- **Request**: Transcribe the tail of the listing: start at the line containing "in imported if" and stop after the last line, keeping every character as is and adding nothing.
:: Stored data
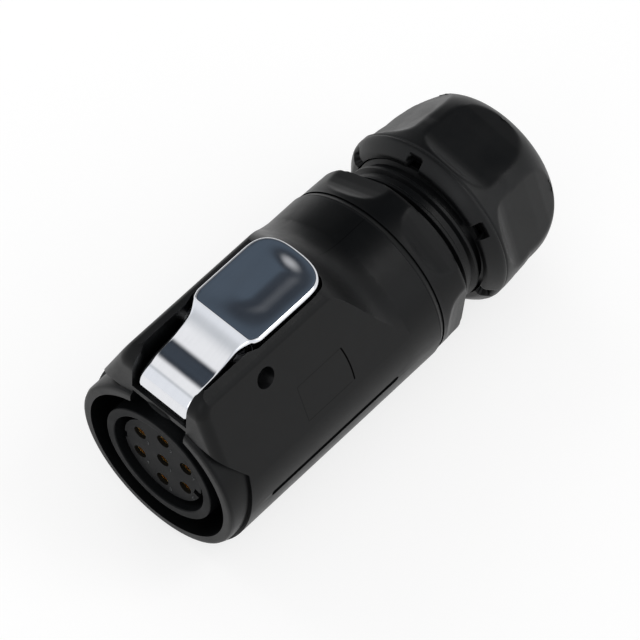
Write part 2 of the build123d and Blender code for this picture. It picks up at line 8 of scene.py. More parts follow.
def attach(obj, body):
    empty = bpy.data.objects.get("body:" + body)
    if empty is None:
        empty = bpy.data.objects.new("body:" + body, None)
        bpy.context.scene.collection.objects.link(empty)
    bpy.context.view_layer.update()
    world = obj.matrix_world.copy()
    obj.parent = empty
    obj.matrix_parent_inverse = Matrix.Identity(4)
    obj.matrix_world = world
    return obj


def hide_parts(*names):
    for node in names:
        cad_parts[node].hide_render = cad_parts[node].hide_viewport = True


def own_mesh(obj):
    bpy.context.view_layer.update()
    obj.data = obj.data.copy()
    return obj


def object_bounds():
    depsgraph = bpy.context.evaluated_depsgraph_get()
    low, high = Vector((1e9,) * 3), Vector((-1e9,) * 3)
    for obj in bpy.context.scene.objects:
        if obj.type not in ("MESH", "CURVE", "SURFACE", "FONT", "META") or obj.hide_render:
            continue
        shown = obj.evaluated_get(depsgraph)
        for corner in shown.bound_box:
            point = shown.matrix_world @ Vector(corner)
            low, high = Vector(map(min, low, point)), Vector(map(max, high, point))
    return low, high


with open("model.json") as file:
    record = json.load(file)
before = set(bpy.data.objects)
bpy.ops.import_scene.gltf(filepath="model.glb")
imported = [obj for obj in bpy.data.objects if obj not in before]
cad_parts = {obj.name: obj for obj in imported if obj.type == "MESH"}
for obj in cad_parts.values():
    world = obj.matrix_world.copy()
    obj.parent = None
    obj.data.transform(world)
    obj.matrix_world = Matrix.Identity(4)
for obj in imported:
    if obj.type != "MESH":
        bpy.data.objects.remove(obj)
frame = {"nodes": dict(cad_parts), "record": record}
::::
- **The result**:
cad_parts = {obj.name: obj for obj in imported if obj.type == "MESH"}
for obj in cad_parts.values():
    world = obj.matrix_world.copy()
    obj.parent = None
    obj.data.transform(world)
    obj.matrix_world = Matrix.Identity(4)
for obj in imported:
    if obj.type != "MESH":
        bpy.data.objects.remove(obj)
frame = {"nodes": dict(cad_parts), "record": record}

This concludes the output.